-- Begin Given information --

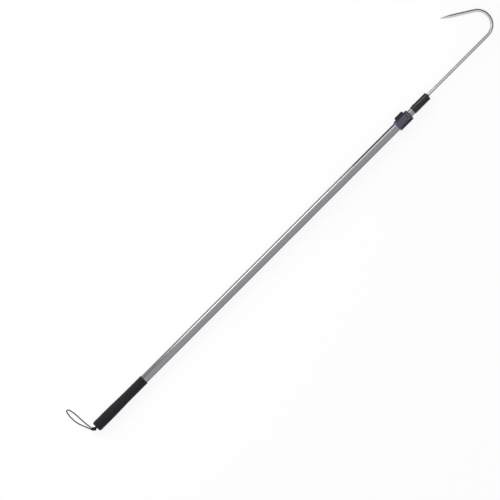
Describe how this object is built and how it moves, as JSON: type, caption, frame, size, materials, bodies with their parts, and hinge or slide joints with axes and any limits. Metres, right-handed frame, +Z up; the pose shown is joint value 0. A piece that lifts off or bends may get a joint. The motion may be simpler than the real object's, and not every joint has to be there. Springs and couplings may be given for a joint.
{
  "type": "fishing gaff",
  "caption": "Telescopic fishing gaff: outer pole with foam grip and wrist strap, push-button lock collar, sliding inner pole and a bent, pointed steel hook.",
  "frame": {"origin": "centre of the bottom face of the gaff's bounding box without the wrist strap, on the floor it lies on", "axes": "+X along the pole from the butt to the hook, +Y to the side that the hook's point and the lock button are on, +Z up from the floor"},
  "size_m": [1.479, 0.133, 0.0284],
  "materials": {
    "outer_pole": "satin grey anodised",
    "inner_pole": "satin grey anodised",
    "hook_steel": "drawn and polished stainless steel",
    "small_steel": "plain stainless steel",
    "collar_plastic": "fine moulded grain",
    "button_plastic": "moulded, satin",
    "bush_nylon": "plain nylon",
    "plug_plastic": "plain moulded",
    "sleeve_plastic": "half gloss",
    "grip_foam": "ground closed-cell foam",
    "wiper_rubber": "smooth",
    "strap_cord": "braided cord"
  },
  "bodies": {
    "handle": {"outer_tube": "outer_pole", "grip": "grip_foam", "butt_plug": "plug_plastic", "strap_washer": "small_steel", "strap_stopper": "strap_cord", "strap_cord": "strap_cord", "strap_knot": "strap_cord", "mouth_bush": "bush_nylon", "collar_housing": "collar_plastic", "collar_cap": "collar_plastic", "wiper_ring": "wiper_rubber", "cap_screws": "small_steel", "collar_screws": "small_steel", "lock_springs": "small_steel"},
    "button": {"lock_button": "button_plastic", "lock_plate": "small_steel", "button_pins": "small_steel"},
    "shaft": {"inner_tube": "inner_pole", "tail_bush": "bush_nylon", "tail_pin": "small_steel", "hook_plug": "plug_plastic", "hook": "hook_steel", "hook_sleeve": "sleeve_plastic", "hook_rivet": "small_steel"}
  },
  "joints": [
    {"name": "pole_extend", "type": "slide", "parent": "handle", "child": "shaft", "axis": [1, 0, 0], "range_m": [-0.0109, 0.9135]},
    {"name": "button_press", "type": "slide", "parent": "handle", "child": "button", "axis": [0, -0.9952, 0.0978], "range_m": [0, 0.0018], "stiffness_N_per_m": 3000, "springref_m": -0.002, "deforming": ["lock_springs"]}
  ]
}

-- End Given information --

Requirement.
Using the data above, reproduce every line exactly.

Completed exercise.
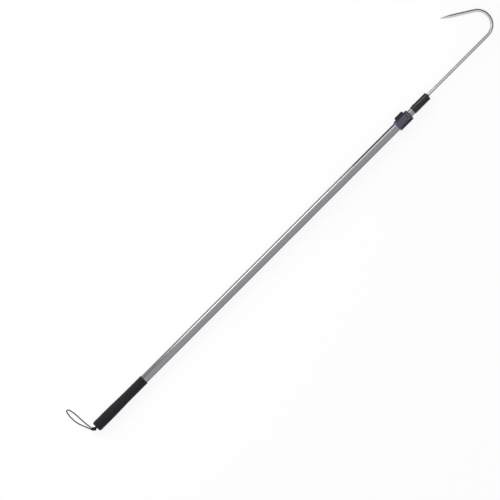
Describe how this object is built and how it moves, as JSON: type, caption, frame, size, materials, bodies with their parts, and hinge or slide joints with axes and any limits. Metres, right-handed frame, +Z up; the pose shown is joint value 0. A piece that lifts off or bends may get a joint. The motion may be simpler than the real object's, and not every joint has to be there. Springs and couplings may be given for a joint.
{
  "type": "fishing gaff",
  "caption": "Telescopic fishing gaff: outer pole with foam grip and wrist strap, push-button lock collar, sliding inner pole and a bent, pointed steel hook.",
  "frame": {"origin": "centre of the bottom face of the gaff's bounding box without the wrist strap, on the floor it lies on", "axes": "+X along the pole from the butt to the hook, +Y to the side that the hook's point and the lock button are on, +Z up from the floor"},
  "size_m": [1.479, 0.133, 0.0284],
  "materials": {
    "outer_pole": "satin grey anodised",
    "inner_pole": "satin grey anodised",
    "hook_steel": "drawn and polished stainless steel",
    "small_steel": "plain stainless steel",
    "collar_plastic": "fine moulded grain",
    "button_plastic": "moulded, satin",
    "bush_nylon": "plain nylon",
    "plug_plastic": "plain moulded",
    "sleeve_plastic": "half gloss",
    "grip_foam": "ground closed-cell foam",
    "wiper_rubber": "smooth",
    "strap_cord": "braided cord"
  },
  "bodies": {
    "handle": {"outer_tube": "outer_pole", "grip": "grip_foam", "butt_plug": "plug_plastic", "strap_washer": "small_steel", "strap_stopper": "strap_cord", "strap_cord": "strap_cord", "strap_knot": "strap_cord", "mouth_bush": "bush_nylon", "collar_housing": "collar_plastic", "collar_cap": "collar_plastic", "wiper_ring": "wiper_rubber", "cap_screws": "small_steel", "collar_screws": "small_steel", "lock_springs": "small_steel"},
    "button": {"lock_button": "button_plastic", "lock_plate": "small_steel", "button_pins": "small_steel"},
    "shaft": {"inner_tube": "inner_pole", "tail_bush": "bush_nylon", "tail_pin": "small_steel", "hook_plug": "plug_plastic", "hook": "hook_steel", "hook_sleeve": "sleeve_plastic", "hook_rivet": "small_steel"}
  },
  "joints": [
    {"name": "pole_extend", "type": "slide", "parent": "handle", "child": "shaft", "axis": [1, 0, 0], "range_m": [-0.0109, 0.9135]},
    {"name": "button_press", "type": "slide", "parent": "handle", "child": "button", "axis": [0, -0.9952, 0.0978], "range_m": [0, 0.0018], "stiffness_N_per_m": 3000, "springref_m": -0.002, "deforming": ["lock_springs"]}
  ]
}